Last week, a nanny group that wants to make sure your child eats only food deemed “appropriate” by smart people filed lawsuits against the Poway and Los Angeles unified school districts.
The Physicians Committee for Responsible Medicine in Washington, D.C., is upset that kids are eating bacon, sausage, and other processed foods in their school lunches.
They ask the court to bar the districts from serving meals with cured and otherwise modified sources of animal protein on grounds that such foods violate the California education code’s requirement that all school foods served to students be of the “highest quality” and “greatest nutritional value possible.”
“Scientifically, there is no argument. Everybody knows we shouldn’t be serving this stuff to children,” Dr. Neal Barnard said.
It’s none of your business, Mr. Nanny Scientist. If parents don’t like what their schools sell for lunch, they can pack a brown bag with arugula and hemp hearts.
So what’s on the menu that’s so dangerous?
A quick look at the menu for Poway’s elementary schools, which is posted on the district’s website, shows that one processed-meat option was served each day of the first week in April. It was turkey hot dogs on Monday, French toast and sausage on Tuesday, chicken corn dog on Wednesday, chicken nuggets on Thursday and stuffed-crust pepperoni pizza on Friday.
Corn dogs. Who didn’t love corn dog day in school? Someone needs to stop these food Grinches!
There were other non-processed options available to the school students.
But there were also plenty of non-processed options available, from bean and cheese burritos on Monday to orange chicken with rice on Thursday. Yogurt with wheat or Cheez-It crackers is available daily.
The San Diego Union-Tribune reports that Dr. Barnard “said the goal is to remove all processed meats even if districts are doing a decent job offering a variety of choices for students.”
“Simply providing the foods sends the message that processed meats are healthful and part of a nutritious diet, which is clearly at variance with scientific fact,” Barnard said.
It doesn’t send that message. No kid, unless brainwashed by the food police, is thinking about that when he is eating his lunch. Scaring a kid about what he eats is a great way to turn a child into a neurotic, eating-disordered mess. If they are worried about what the school is serving, then they can bring their own lunch.
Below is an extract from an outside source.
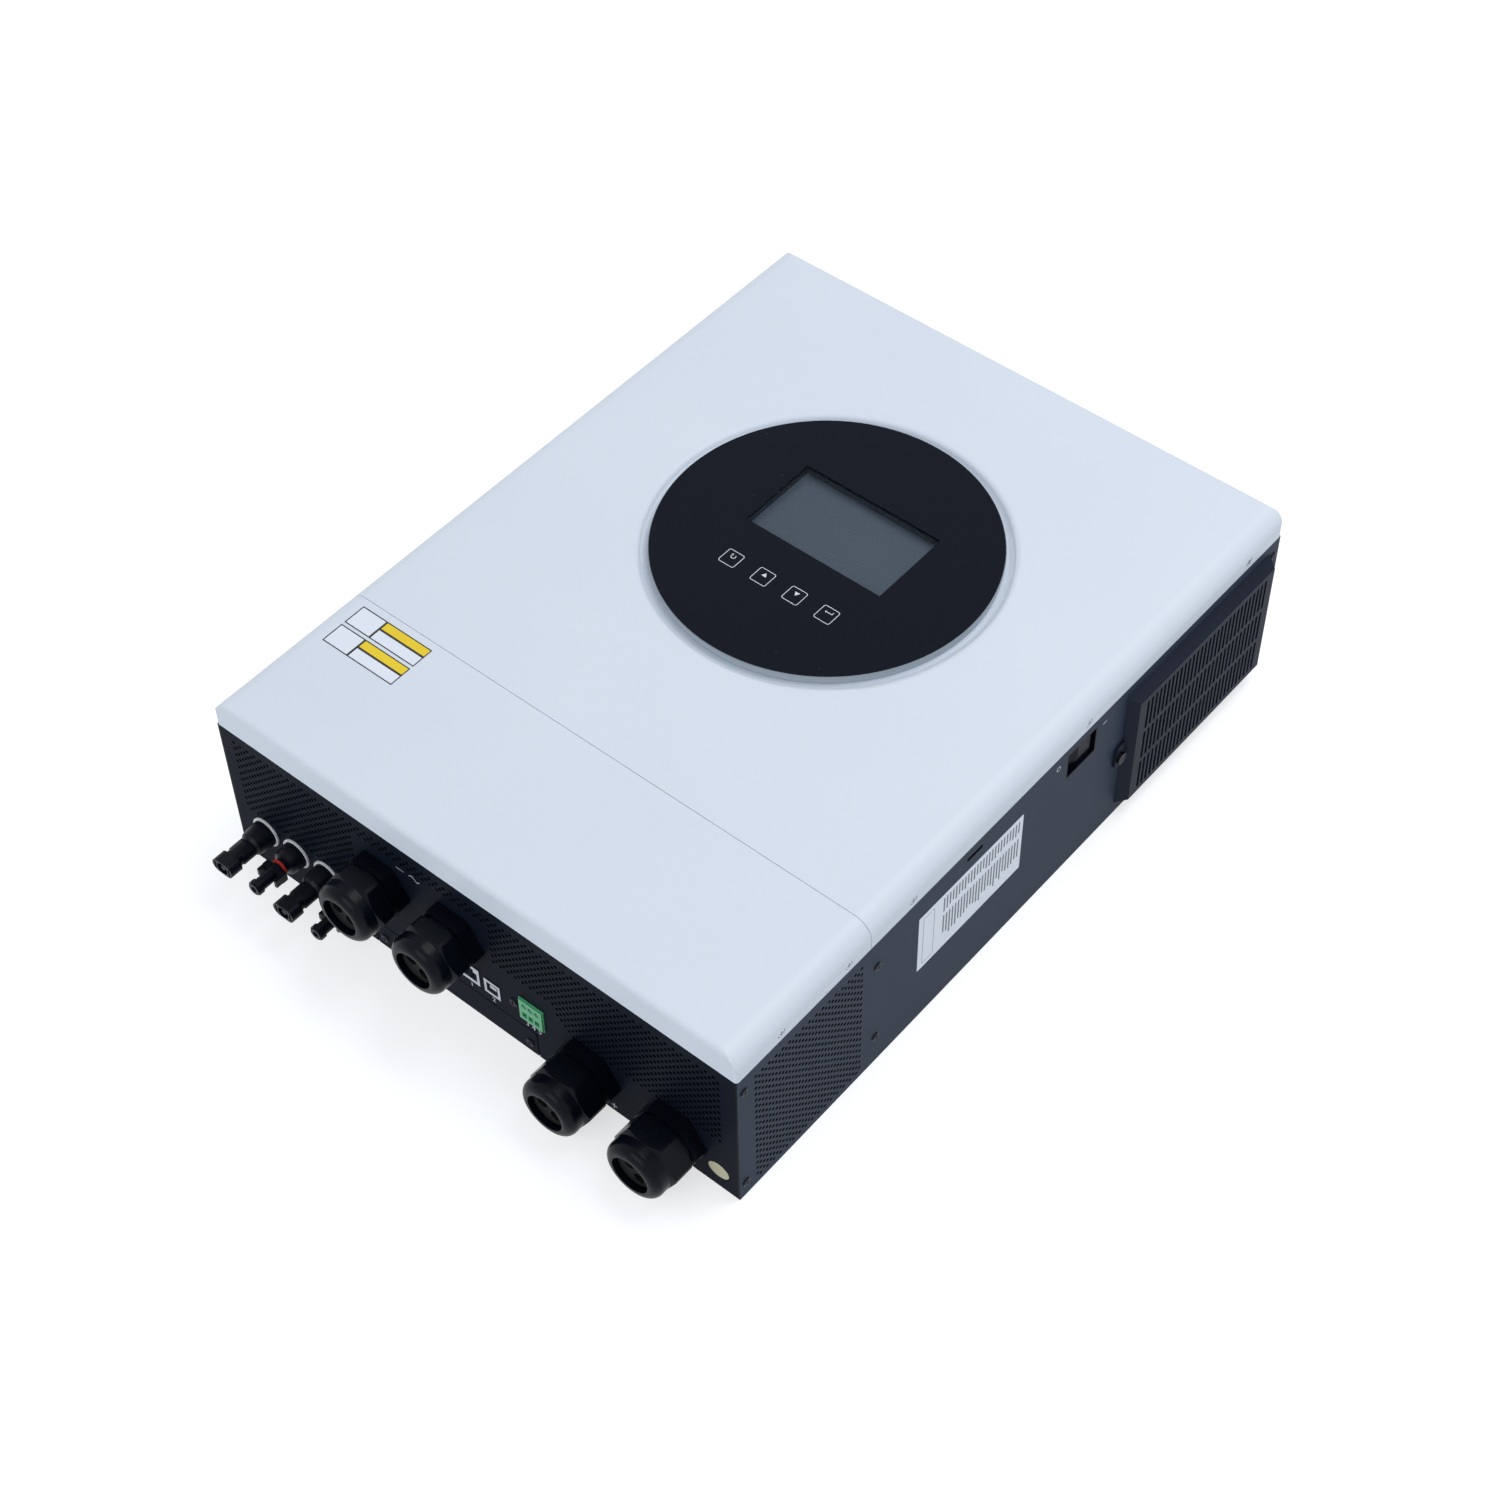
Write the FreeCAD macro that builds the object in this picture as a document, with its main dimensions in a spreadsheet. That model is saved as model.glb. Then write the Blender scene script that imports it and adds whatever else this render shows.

Just to give you a sense of how off-the-rails these food freaks have become, bologna is in Group One of the International Agency for Research on Cancer’s evidence-based carcinogen classification system. Do you know what other products are in that group? Cigarettes and asbestos.
“A lot of people are taken aback when they learn that bologna is in the same category as cigarettes, but they need to understand that the estimated number of cancer deaths from processed meat is about 34,000 per year while it’s 1 million for smoking,” Brawley said.
American Association of Meat Processors Executive Director Chris Young is pushing back and released this statement.
“Processed meats make up a safe and nutritious part of a balanced diet and there is no scientific data to support removing them from school menus for being unhealthy,” Young said. “When it comes to prevention of cancer and other chronic diseases, it is impractical to segregate a single food as a cause of those issues. Many of the naturally occurring chemicals from healthy fruits and vegetables in our food could be classified as carcinogens. But that doesn’t mean schools should stop serving them since they do not present a health risk at normal levels of consumption. We stand by the nutrition benefits that meat, both fresh and processed, provide for growing children.”